I wish I could uniterally threadban everything that distracts from the topic of normativity. See, you used the word "better", thus presuming a standard of good, which happens to be the topic at hand. If a rule violates that standard, then calling it "better" because it persists just makes you a moral relativist pretending to be a pragmatist. I'm positing that libertarianism is the good and seeking evidence to the contrary, you're here to excuse contradictions of libertarianism.
Either way, show how a monopolist of law can be bound by the same law it dictates (without circularity) or accept that justification precedes enforcement and that ethical law is principle, not decree.
@Smoltine Kiminal I appreciate the support, but I'd like you too to maintain the topic of normativity. You mentioned the Ten Commandments as a source of law that doesn't come from the state, but the point I made (law != state) stands on universality/reciprocity. Epidemiology and policy outcomes are empirical debates, not ethical justification. Militia/armed conflict hypotheticals too are regarding implementation.
The open challenge, the singular purpose of this thread, is to show a contradiction in the framework of reciprocity/non-aggression/first-use-and-consent. And so far pretty much every single objection has been about compliance, but not about validity.
It irks me that I have to reiterate this point regarding normativity again and again. Thus I posit an analogy to explain it better.
Let's take arithmetic. (Before anyone says "so you're claiming ethics = math", the point of this analogy is to show the independence of objective truth from decree, preference, word games, and ignorance)
Behold the proposition
2 * 3 = 6.
"But 2 * 3 = 5 because the government/greater good/will of the people/my God says so" - Authority does not create truth.

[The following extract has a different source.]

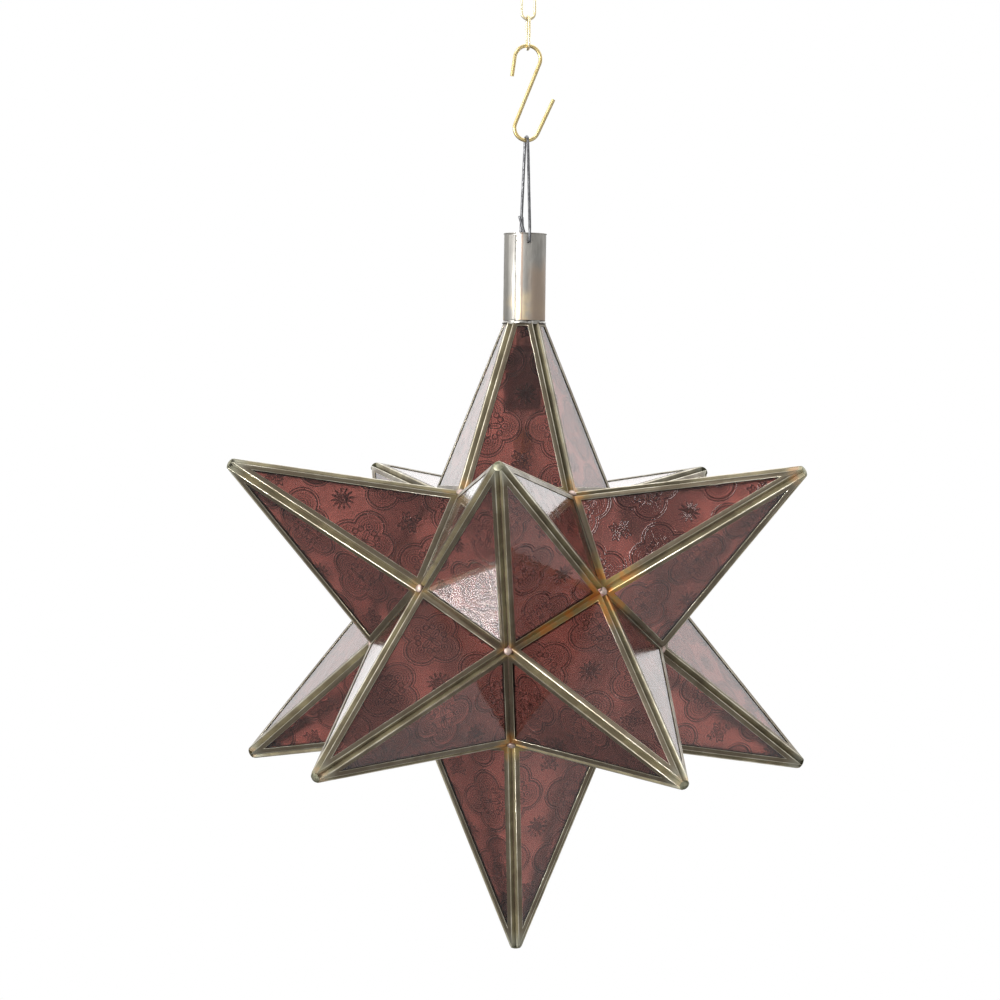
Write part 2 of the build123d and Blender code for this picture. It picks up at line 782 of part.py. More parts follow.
# ------------------------------------------------------------------ lamp
pip_top = core_low - contact_height - touch
button_top = pip_top - lamp_pip_height
lamp_cap_top = button_top - lamp_button_height
lamp_cap_low = lamp_cap_top - lamp_cap_length
globe_height = lamp_cap_low - lamp_globe_drop
with BuildPart() as lamp_contact:
    with BuildSketch(Plane.XY.offset(button_top)):
        Circle(lamp_pip_radius)
    extrude(amount=lamp_pip_height)
    fillet(lamp_contact.edges().group_by(Axis.Z)[-1], radius=lamp_pip_height / 2)
lamp_contact.part.label = "lamp_contact"
export_step(lamp_contact.part, "parts/lamp_contact.step")

with BuildPart() as lamp_insulator:
    with BuildSketch(Plane.XY.offset(lamp_cap_top)):
        Circle(lamp_cap_radius - lamp_cap_wall)
    with BuildSketch(Plane.XY.offset(button_top)):
        Circle(lamp_button_radius / 2 + lamp_pip_radius / 2)
    loft()
lamp_insulator.part.label = "lamp_insulator"
export_step(lamp_insulator.part, "parts/lamp_insulator.step")

with BuildPart() as lamp_cap:
    with BuildSketch(Plane.XY.offset(lamp_cap_low)):
        Circle(lamp_cap_radius)
        Circle(lamp_cap_radius - lamp_cap_wall, mode=Mode.SUBTRACT)
    extrude(amount=lamp_cap_length)
lamp_cap.part.label = "lamp_cap"
export_step(lamp_cap.part, "parts/lamp_cap.step")


def globe(radius, neck, neck_top):
    # A round globe that runs into its neck on one tangent arc
    with BuildPart() as form:
        with BuildSketch(Plane.XZ):
            with BuildLine():
                turn = radians(lamp_shoulder_turn)
                side = (radius * cos(turn), globe_height + radius * sin(turn))
                low = (0, globe_height - radius)
                bowl = ThreePointArc(low, (radius, globe_height), side)
                shoulder_arc = TangentArc(side, (neck, lamp_cap_low - lamp_neck_below_cap), tangent=bowl % 1)
                Polyline(shoulder_arc @ 1, (neck, neck_top), (0, neck_top), low)
            make_face()
        revolve(axis=Axis.Z)
    return form.part


neck_radius = lamp_cap_radius - lamp_cap_wall - touch
inner_neck = neck_radius - lamp_glass_wall
globe_outside = globe(lamp_radius, neck_radius, lamp_cap_low + lamp_neck_in_cap)
globe_inside = globe(lamp_radius - lamp_glass_wall, inner_neck, lamp_cap_low + lamp_neck_in_cap + past)
with BuildPart() as lamp_glass:
    add(globe_outside)
    add(globe_inside, mode=Mode.SUBTRACT)
lamp_glass.part.label = "lamp_glass"
export_step(lamp_glass.part, "parts/lamp_glass.step")

stem_top = lamp_cap_low + lamp_neck_in_cap - lamp_stem_sink
with BuildPart() as lamp_stem:
    with BuildSketch(Plane.XY.offset(stem_top - lamp_stem_length)):
        Circle(lamp_stem_radius)
    extrude(amount=lamp_stem_length)
    with BuildSketch(Plane.XY.offset(stem_top - lamp_stem_flare)):
        Circle(inner_neck - touch)
    extrude(amount=lamp_stem_flare)
lamp_stem.part.label = "lamp_stem"
export_step(lamp_stem.part, "parts/lamp_stem.step")

filament_top = stem_top - lamp_stem_length
with BuildPart() as lamp_filament:
    with BuildSketch(Plane.XY.offset(filament_top - filament_base)):
        Circle(filament_spread / 2 + 2 * filament_radius)
    extrude(amount=filament_base - touch)
    with BuildSketch(Plane.XY.offset(filament_top - filament_base - filament_length)):
        with PolarLocations(filament_spread / 2, filament_count):
            Circle(filament_radius)
    extrude(amount=filament_length)
lamp_filament.part.label = "lamp_filament"
export_step(lamp_filament.part, "parts/lamp_filament.step")

print("star centre", round(star_height, 2), "holes", round(hole_height, 2))
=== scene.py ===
# Star lantern of embossed glass panes in brass cames, hung on a chain
import math
import random

import bpy
import numpy as np
from mathutils import Matrix, Vector, noise


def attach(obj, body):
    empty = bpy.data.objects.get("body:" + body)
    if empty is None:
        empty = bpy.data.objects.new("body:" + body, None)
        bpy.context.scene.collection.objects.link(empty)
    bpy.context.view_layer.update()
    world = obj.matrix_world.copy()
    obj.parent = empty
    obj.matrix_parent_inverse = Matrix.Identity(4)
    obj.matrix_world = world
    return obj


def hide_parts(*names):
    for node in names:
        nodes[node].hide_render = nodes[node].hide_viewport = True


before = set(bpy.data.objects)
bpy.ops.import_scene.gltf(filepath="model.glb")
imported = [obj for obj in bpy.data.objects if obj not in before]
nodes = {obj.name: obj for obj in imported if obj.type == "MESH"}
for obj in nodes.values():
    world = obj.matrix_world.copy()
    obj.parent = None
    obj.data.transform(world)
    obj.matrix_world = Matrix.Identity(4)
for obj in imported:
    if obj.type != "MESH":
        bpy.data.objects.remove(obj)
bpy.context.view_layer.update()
print("loaded", len(nodes), "nodes")

# the star's own geometry, as in the part (metres)
star = {
    "centre": Vector((0, 0, -0.4326447)),
    "reach": 0.240,  # centre to a spike's point
    "valleyReach": 0.108,  # centre to a corner where three spikes meet
    "turn": -15,  # degrees about the upright axis
    "cameDepth": 0.0042,
    "cameWall": 0.0005,
    "glassGap": 0.00025,
    "glassThick": 0.0030,
    "doorGap": 0.00035,
    "neckRidge": 0.0158,  # axis to where the cut panes' ridges stand
    "touch": 0.00003,  # between pieces that are soldered together
}
golden = (1 + math.sqrt(5)) / 2
valleyEdge = 2 * star["valleyReach"] / (math.sqrt(3) * golden)
valleyMiddle = valleyEdge * golden**2 / 2
baseDistance = valleyEdge * golden**2 / (2 * math.sqrt(3 - golden))
baseApothem = math.sqrt(valleyMiddle**2 - baseDistance**2)
paneHeight = math.hypot(baseApothem, star["reach"] - baseDistance)
paneHalf = valleyEdge / 2
faceLean = math.atan(baseApothem / (star["reach"] - baseDistance))
pointHalf = math.atan(paneHalf / paneHeight)
ridgeTurn = math.cos(faceLean) ** 2 * math.cos(math.radians(72)) + math.sin(faceLean) ** 2
ridgeHalf = math.pi / 2 - math.acos(ridgeTurn) / 2
ridgeSetback = star["cameDepth"] / math.tan(ridgeHalf) + star["touch"]
neckCut = paneHeight * (1 - star["neckRidge"] * math.cos(math.radians(36)) / baseApothem)


def direction(azimuth, elevation):
    # azimuth in degrees, elevation in radians
    turn, flat = math.radians(azimuth), math.cos(elevation)
    return Vector((flat * math.cos(turn), flat * math.sin(turn), math.sin(elevation)))


ringLift = math.atan(0.5)
spikes = {"top_spike": Vector((0, 0, 1)), "bottom_spike": Vector((0, 0, -1))}
for step in range(5):
    spikes[f"upper_spike_{step + 1}"] = direction(star["turn"] - 90 + 72 * step, ringLift)
    spikes[f"lower_spike_{step + 1}"] = direction(star["turn"] - 126 + 72 * step, -ringLift)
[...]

"That's naive and idealistic. 2 * 3 ought to be 7." - Preference does not refute truth. Desire is not the same thing as justification.
"In my language, '2' means 'serpent', '*' means 'sphincter', and '3' means 'breath', and 'serpent sphincter breath is obviously not 7'" - A redefinition dodges the proposition. Word games are not a refutation.
"But toddlers don't know math" - Ignorance does not negate truth. The fact that some people are ignorant or noncompliant is not a proof of invalidity.
"2 * 3 = 6" is the only objectively correct alternative that corresponds to reality. Every alternative result leads to contradiction.
Likewise for ethics. The principle of reciprocity/non-aggression/first-use and consent is the only non-contradictory set of volitional action norms that corresponds to reality. If you think this proposition is false,
show the contradiction.
If your objection is decree ("because the state"), preference ("I want X"), redefinition ("I'll rename law"), or ignorance/compliance ("people won't follow it"), that is outside of the domain of justification and has nothing to say about validity.